Object modeling scripts:
* BEGIN *
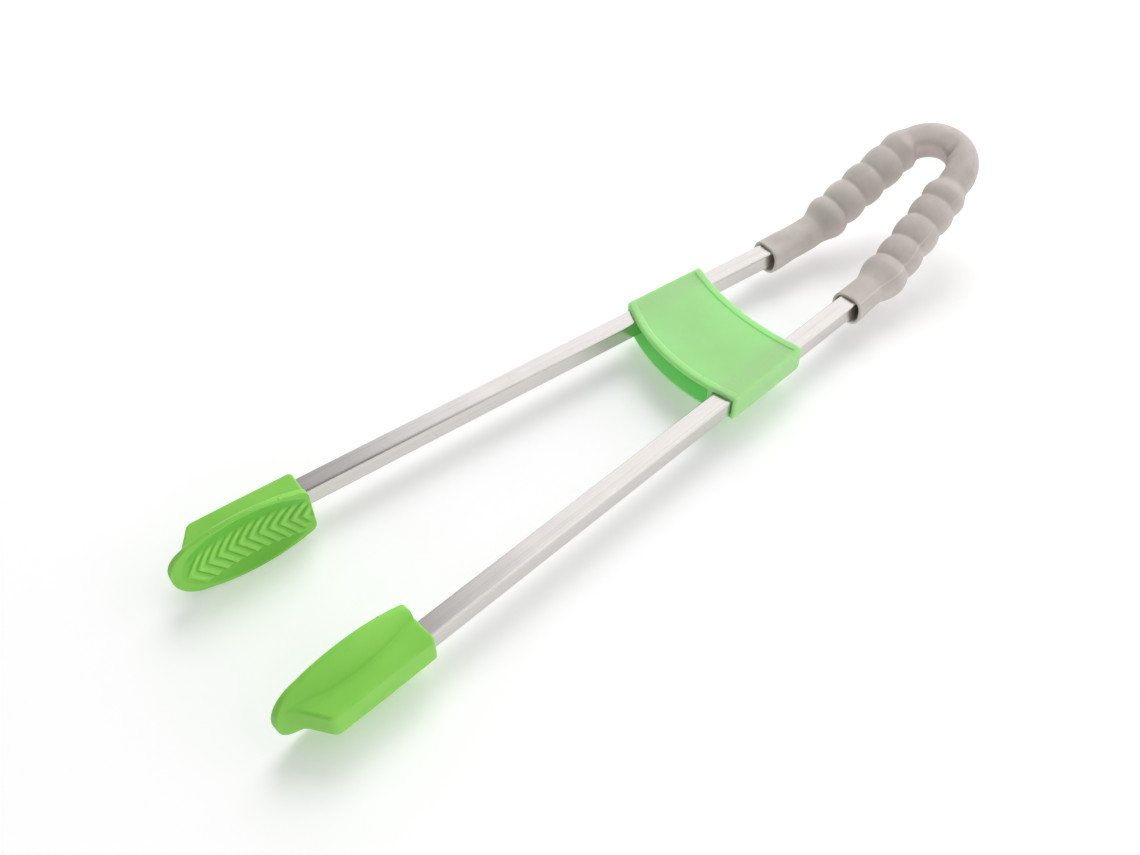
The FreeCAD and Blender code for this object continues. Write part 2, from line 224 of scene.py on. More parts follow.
class Shader:
    """A material's node tree, with short calls for the nodes used here."""

    def __init__(self, name):
        self.material = bpy.data.materials.new(name)
        self.material.use_nodes = True
        self.tree = self.material.node_tree
        self.tree.nodes.clear()
        self.out = self.tree.nodes.new("ShaderNodeOutputMaterial")
        self.surface = self.tree.nodes.new("ShaderNodeBsdfPrincipled")
        self.tree.links.new(self.surface.outputs[0], self.out.inputs[0])
        coordinates = self.tree.nodes.new("ShaderNodeTexCoord")
        self.place = coordinates.outputs["Object"]

    def link(self, value, socket):
        if isinstance(value, bpy.types.NodeSocket):
            self.tree.links.new(value, socket)
        else:
            socket.default_value = value

    def mapped(self, scale=(1, 1, 1), turn=0.0, shift=(0, 0, 0), source=None):
        node = self.tree.nodes.new("ShaderNodeMapping")
        self.tree.links.new(source or self.place, node.inputs["Vector"])
        node.inputs["Location"].default_value = shift
        node.inputs["Rotation"].default_value = (0, 0, turn)
        node.inputs["Scale"].default_value = scale
        return node.outputs[0]

    def noise(self, scale, detail=3.0, vector=None, roughness=0.5):
        node = self.tree.nodes.new("ShaderNodeTexNoise")
        self.tree.links.new(vector or self.place, node.inputs["Vector"])
        node.inputs["Scale"].default_value = scale
        node.inputs["Detail"].default_value = detail
        node.inputs["Roughness"].default_value = roughness
        return node.outputs["Fac"]

    def ramp(self, value, stops):
        node = self.tree.nodes.new("ShaderNodeValToRGB")
        self.tree.links.new(value, node.inputs[0])
        elements = node.color_ramp.elements
        while len(elements) < len(stops):
            elements.new(0.5)
        for element, (position, colour) in zip(elements, stops):
            element.position = position
            element.color = colour if isinstance(colour, tuple) else (colour,) * 3 + (1.0,)
        return node.outputs[0]

    def math(self, kind, a, b=0.0):
        node = self.tree.nodes.new("ShaderNodeMath")
        node.operation = kind
        for value, socket in zip((a, b), node.inputs):
            self.link(value, socket)
        return node.outputs[0]

    def mix(self, share, a, b):
        node = self.tree.nodes.new("ShaderNodeMix")
        node.data_type = "RGBA"
        self.link(share, node.inputs[0])
        self.link(a, node.inputs[6])
        self.link(b, node.inputs[7])
        return node.outputs[2]

    def attribute(self, name):
        node = self.tree.nodes.new("ShaderNodeAttribute")
        node.attribute_name = name
        return node.outputs["Fac"]

    def axes(self, vector):
        node = self.tree.nodes.new("ShaderNodeSeparateXYZ")
        self.tree.links.new(vector, node.inputs[0])
        return node.outputs

    def bump(self, height, strength, distance):
        node = self.tree.nodes.new("ShaderNodeBump")
        node.inputs["Strength"].default_value = strength
        node.inputs["Distance"].default_value = distance
        self.tree.links.new(height, node.inputs["Height"])
        self.tree.links.new(node.outputs[0], self.surface.inputs["Normal"])

    def finish(self, colour, roughness, **sockets):
        self.link(colour, self.surface.inputs["Base Color"])
        self.link(roughness, self.surface.inputs["Roughness"])
        for name, value in sockets.items():
            self.surface.inputs[name.replace("_", " ")].default_value = value
        return self.material


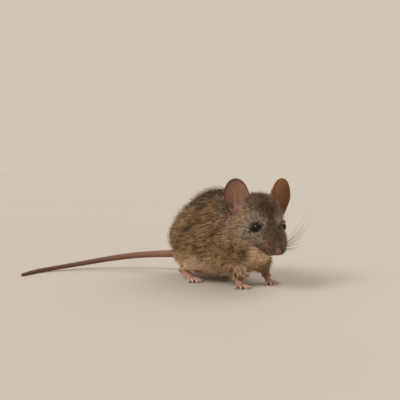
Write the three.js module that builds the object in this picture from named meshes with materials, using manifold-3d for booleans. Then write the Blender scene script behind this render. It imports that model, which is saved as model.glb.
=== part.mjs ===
// A house mouse, life size, standing alert on four feet with its head turned to its right.
// Millimetres. +X is forward along the trunk, +Y is the mouse's left, +Z is up, the floor is Z = 0.
import * as THREE from "three";
import { mergeVertices } from "three/addons/utils/BufferGeometryUtils.js";
import Module from "manifold-3d";

const wasm = await Module();
wasm.setup();

// ---------------------------------------------------------------- driving dimensions

const THIN_FROM = 0.55; // share of the way down a shank where it grows thin
const PARTING = 0.3; // clear space in each parting cut between two nodes
const TRUNK_CELL = 4.8; // facet size on the trunk and neck
const HEAD_CELL = 2; // facet size on the head
const LEG_CELL = 3; // facet size on the legs
const REGION_CELL = 3.4; // facet size on the cuts around the legs
const SIMPLIFY = { coat: 0.2, bare: 0.14 }; // how far a facet may move when small ones are joined

const BACK_TOP = 39; // floor to the tips of the coat over the loin
const BELLY_BOTTOM = 2.9; // floor to the coat of the belly
const TRUNK_HALF_WIDTH = 14.2; // midline to the tips of the coat on the flank
const RUMP_BACK = -27; // the coat's rearmost point

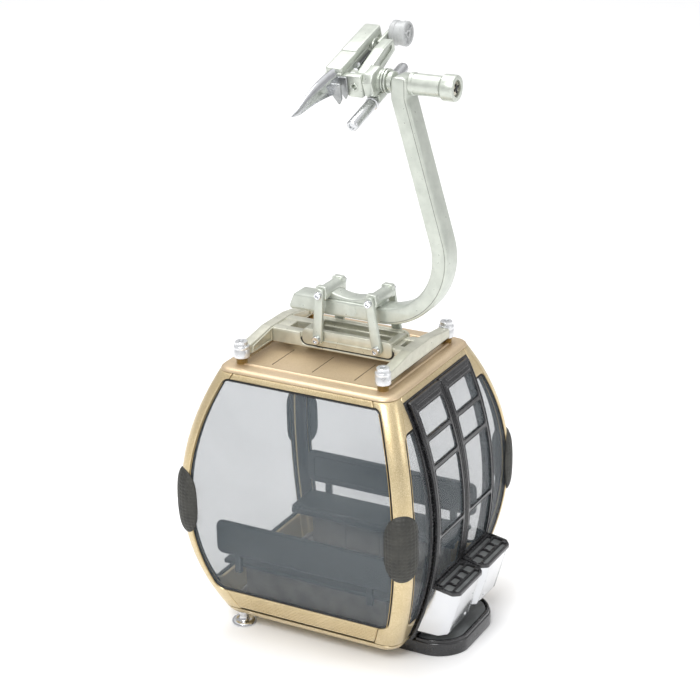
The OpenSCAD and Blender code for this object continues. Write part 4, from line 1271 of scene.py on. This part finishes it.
* END *
INSTRUCTIONS TO FOLLOW: Print out every entry, keeping each one exact.

THE OUTPUT:
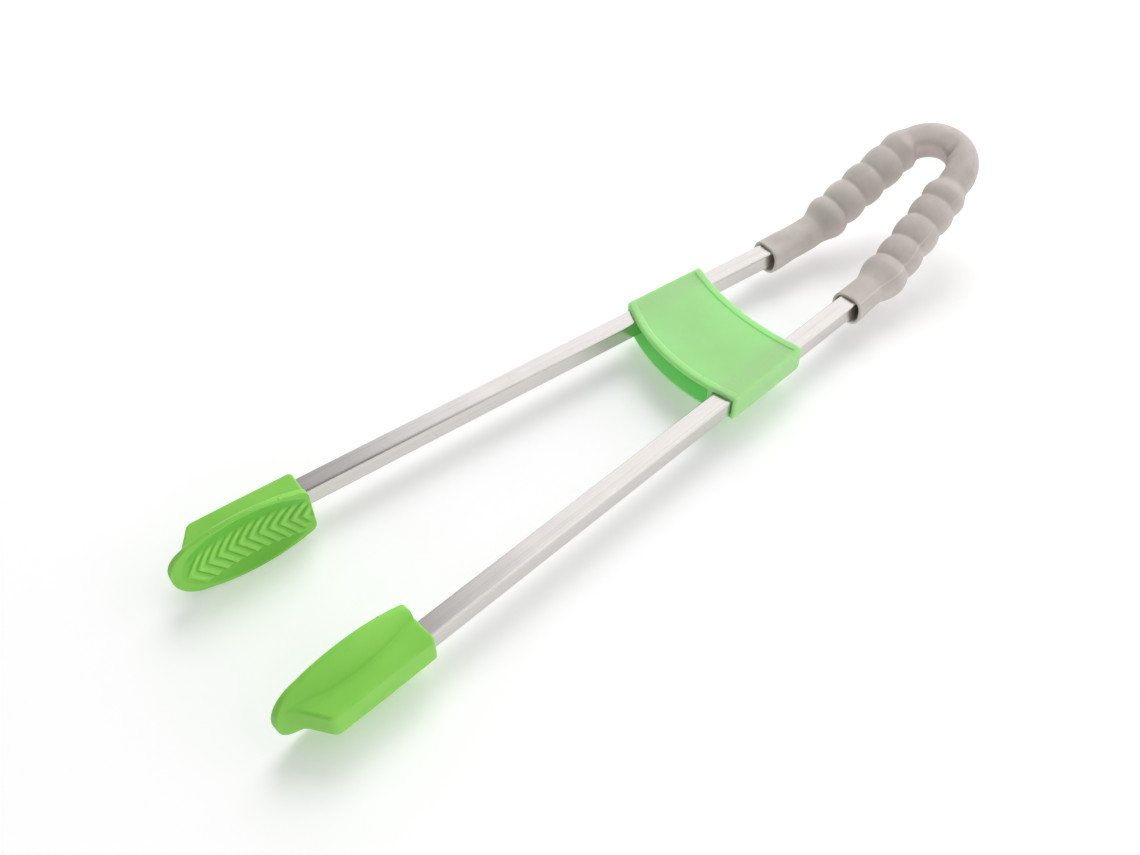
The FreeCAD and Blender code for this object continues. Write part 2, from line 224 of scene.py on. More parts follow.
class Shader:
    """A material's node tree, with short calls for the nodes used here."""

    def __init__(self, name):
        self.material = bpy.data.materials.new(name)
        self.material.use_nodes = True
        self.tree = self.material.node_tree
        self.tree.nodes.clear()
        self.out = self.tree.nodes.new("ShaderNodeOutputMaterial")
        self.surface = self.tree.nodes.new("ShaderNodeBsdfPrincipled")
        self.tree.links.new(self.surface.outputs[0], self.out.inputs[0])
        coordinates = self.tree.nodes.new("ShaderNodeTexCoord")
        self.place = coordinates.outputs["Object"]

    def link(self, value, socket):
        if isinstance(value, bpy.types.NodeSocket):
            self.tree.links.new(value, socket)
        else:
            socket.default_value = value

    def mapped(self, scale=(1, 1, 1), turn=0.0, shift=(0, 0, 0), source=None):
        node = self.tree.nodes.new("ShaderNodeMapping")
        self.tree.links.new(source or self.place, node.inputs["Vector"])
        node.inputs["Location"].default_value = shift
        node.inputs["Rotation"].default_value = (0, 0, turn)
        node.inputs["Scale"].default_value = scale
        return node.outputs[0]

    def noise(self, scale, detail=3.0, vector=None, roughness=0.5):
        node = self.tree.nodes.new("ShaderNodeTexNoise")
        self.tree.links.new(vector or self.place, node.inputs["Vector"])
        node.inputs["Scale"].default_value = scale
        node.inputs["Detail"].default_value = detail
        node.inputs["Roughness"].default_value = roughness
        return node.outputs["Fac"]

    def ramp(self, value, stops):
        node = self.tree.nodes.new("ShaderNodeValToRGB")
        self.tree.links.new(value, node.inputs[0])
        elements = node.color_ramp.elements
        while len(elements) < len(stops):
            elements.new(0.5)
        for element, (position, colour) in zip(elements, stops):
            element.position = position
            element.color = colour if isinstance(colour, tuple) else (colour,) * 3 + (1.0,)
        return node.outputs[0]

    def math(self, kind, a, b=0.0):
        node = self.tree.nodes.new("ShaderNodeMath")
        node.operation = kind
        for value, socket in zip((a, b), node.inputs):
            self.link(value, socket)
        return node.outputs[0]

    def mix(self, share, a, b):
        node = self.tree.nodes.new("ShaderNodeMix")
        node.data_type = "RGBA"
        self.link(share, node.inputs[0])
        self.link(a, node.inputs[6])
        self.link(b, node.inputs[7])
        return node.outputs[2]

    def attribute(self, name):
        node = self.tree.nodes.new("ShaderNodeAttribute")
        node.attribute_name = name
        return node.outputs["Fac"]

    def axes(self, vector):
        node = self.tree.nodes.new("ShaderNodeSeparateXYZ")
        self.tree.links.new(vector, node.inputs[0])
        return node.outputs

    def bump(self, height, strength, distance):
        node = self.tree.nodes.new("ShaderNodeBump")
        node.inputs["Strength"].default_value = strength
        node.inputs["Distance"].default_value = distance
        self.tree.links.new(height, node.inputs["Height"])
        self.tree.links.new(node.outputs[0], self.surface.inputs["Normal"])

    def finish(self, colour, roughness, **sockets):
        self.link(colour, self.surface.inputs["Base Color"])
        self.link(roughness, self.surface.inputs["Roughness"])
        for name, value in sockets.items():
            self.surface.inputs[name.replace("_", " ")].default_value = value
        return self.material


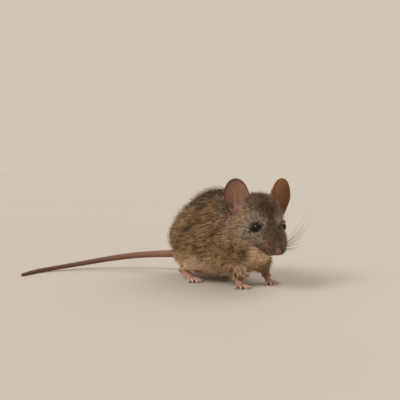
Write the three.js module that builds the object in this picture from named meshes with materials, using manifold-3d for booleans. Then write the Blender scene script behind this render. It imports that model, which is saved as model.glb.
=== part.mjs ===
// A house mouse, life size, standing alert on four feet with its head turned to its right.
// Millimetres. +X is forward along the trunk, +Y is the mouse's left, +Z is up, the floor is Z = 0.
import * as THREE from "three";
import { mergeVertices } from "three/addons/utils/BufferGeometryUtils.js";
import Module from "manifold-3d";

const wasm = await Module();
wasm.setup();

// ---------------------------------------------------------------- driving dimensions

const THIN_FROM = 0.55; // share of the way down a shank where it grows thin
const PARTING = 0.3; // clear space in each parting cut between two nodes
const TRUNK_CELL = 4.8; // facet size on the trunk and neck
const HEAD_CELL = 2; // facet size on the head
const LEG_CELL = 3; // facet size on the legs
const REGION_CELL = 3.4; // facet size on the cuts around the legs
const SIMPLIFY = { coat: 0.2, bare: 0.14 }; // how far a facet may move when small ones are joined

const BACK_TOP = 39; // floor to the tips of the coat over the loin
const BELLY_BOTTOM = 2.9; // floor to the coat of the belly
const TRUNK_HALF_WIDTH = 14.2; // midline to the tips of the coat on the flank
const RUMP_BACK = -27; // the coat's rearmost point

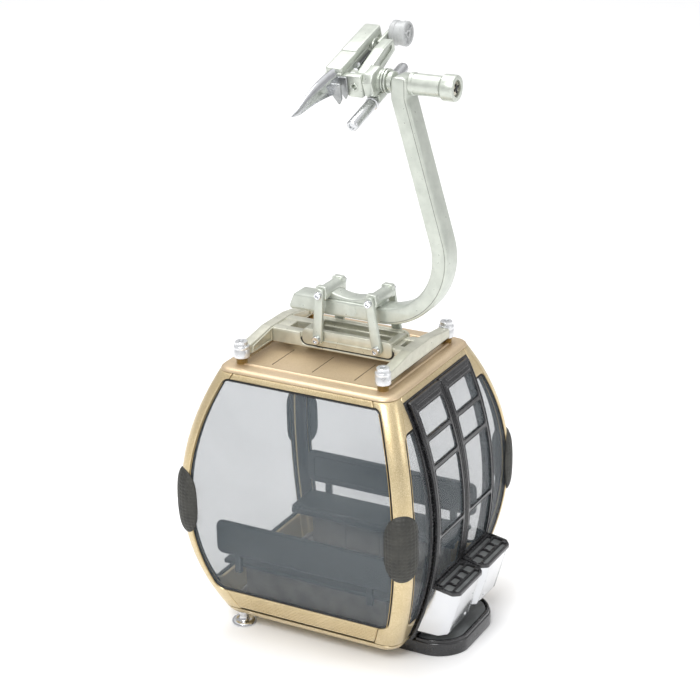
The OpenSCAD and Blender code for this object continues. Write part 4, from line 1271 of scene.py on. This part finishes it.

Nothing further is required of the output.